If you’ve ever wondered where the term “grindhouse” originated, it came from theatres located on 42nd Street in New York City which used to feature “bump-and-grind” burlesque and striptease shows. Eventually, these same theatres started to screen the sleazy grindhouse exploitation films we all know and love. The peak period of the “grindhouse era” was the 1960s and 70s. By 1982, the invention of home video was on the horizon and the era of grindhouse cinema was coming to an end. Nevertheless, 1982 still managed to produce a film which can be described as a quintessential piece of grindhouse cinema. A filmmaker named Frank Henenlotter dreamed up a horror film while walking around the seedier areas of Time Square and 42nd Street and he believed they would make the perfect setting for his off-the-wall story. The end result was Basket Case, a delightfully sleazy film which likely would have been a pretty successful hit during the grindhouse era, but ironically enough, wound up developing its cult following on home video. The original trailer for Basket Case is one of the better grindhouse trailers ever produced, as it delivers a compelling hook by asking the question: “What’s in the basket?”. The trailer does not provide a visual reveal to this question, but closes off with the lead character drunkenly answering: “My brother”. It’s a great “WTF” moment which leaves the audience intrigued and the film certainly delivers on its wacky premise.

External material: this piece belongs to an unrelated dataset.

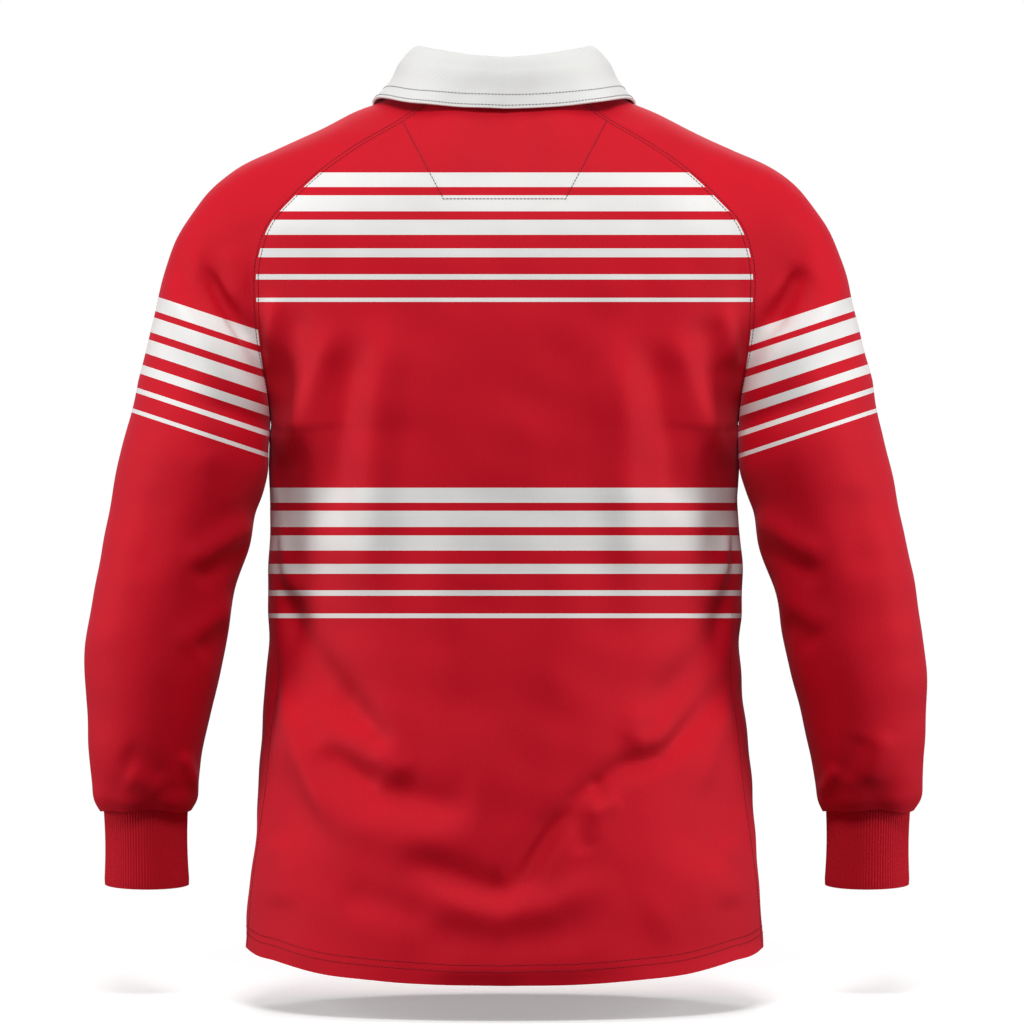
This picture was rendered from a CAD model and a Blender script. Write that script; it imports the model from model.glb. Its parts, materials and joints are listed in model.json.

Basket Case opens with a terrified doctor panicking inside his home before he is killed off by something unseen. We then meet the lead character, Duane Bradley (Kevin Van Hentenryck), who is seen walking down 42nd Street while carrying a locked basket. He winds up renting a room at a cheap sleazy hotel filled with strange characters, most of whom are compelled to ask what Duane is carrying in his basket. Duane soon visits a local doctor, who also winds up dying a very violent and gory death at the hands of whatever is in the basket. We eventually learn the horrifying truth about what’s inside and it is indeed Duane’s brother! That’s right, it turns out that Duane is one half of a pair of Siamese twins and was born with a conjoined brother named Belial. However, Belial turned out to be nothing more than a hideous deformed blob with eyes, teeth and hands. During their childhood, the twins’ father hired three doctors to perform an operation to surgically separate them and he intended to dispose of Belial. However, Belial fought back and wound up killing his father instead. Duane is now taking his brother to find the three doctors who performed the operation, so Belial can exact a gruesome revenge.
Shot on 16 mm film with a shoestring budget, Basket Case was obviously inspired by the works of Herschell Gordon Lewis. As you might know, Lewis was the filmmaker who invented the “splatter film” and pretty much gave birth to the grindhouse era. Like Lewis’ films, Basket Case is cheap, crude, amateurish, and most of its gore effects are less-than-convincing, but it’s infinitely more entertaining. The problem with Lewis’ works is that they often had nothing else going for themselves besides their shock value. Most of the violence in Lewis’ films is not all that shocking anymore, so when viewed today, the films are often quite boring. However, Basket Case does not fall into this trap as it maintains a nicely inventive tongue-in-cheek sense of humour. The film gets a lot of mileage out of its authentically sleazy 42nd Street settings and the garishly colourful characters who populate the 42nd Street hotel provide a lot genuine laughs. In fact, Basket Case even pays tribute to its grindhouse roots by setting one scene inside a grindhouse theatre screening a chop-socky martial arts flick. The absurd plot involving a murderous Siamese twin could almost be considered a demented variation on Brian De Palma’s Sisters, but the narrative unfolds surprisingly well. It keeps up the intriguing mystery of what’s inside the basket for nearly half the movie, and Belial’s first appearance on camera is a wonderfully shocking reveal.
Yeah, the stop motion animation for Belial isn’t exactly Ray Harryhausen-level stuff, but he’s got a surprising amount of low-budget charm. There’s also a lot of charm to the character of Duane and even though Kevin Van Hentenryck gives a very amateurish performance in the role, he’s strangely likable. One of the most interesting elements of Basket Case is the bizarre relationship between Duane and Belial, especially when Duane begins a romance with a pretty young secretary and his twin brother becomes enraged and resentful. Basket Case proved offbeat and clever enough that it actually managed to garner some attention from mainstream critics, who had to acknowledge this sleazy exploitation flick was pretty entertaining for what it was. One critic who was not a fan of Basket Case was Rex Reed. When Frank Henenlotter asked for the critic’s opinion after a screening, Reed replied: “This is the sickest movie ever made!”. Even though this quote was never used in any of Reed’s reviews, Henenlotter still decided to put it all over the film’s advertising! Basket Case proved popular enough to spawn two sequels from Henenlotter and a similarly-themed 1988 cult film called Brian Damage, but alas, the director has done limited work during the past 25 years. Nevertheless, Basket Case remains one of the more entertaining exploitation films ever made and provides a fitting send-off to the grindhouse era of cinema.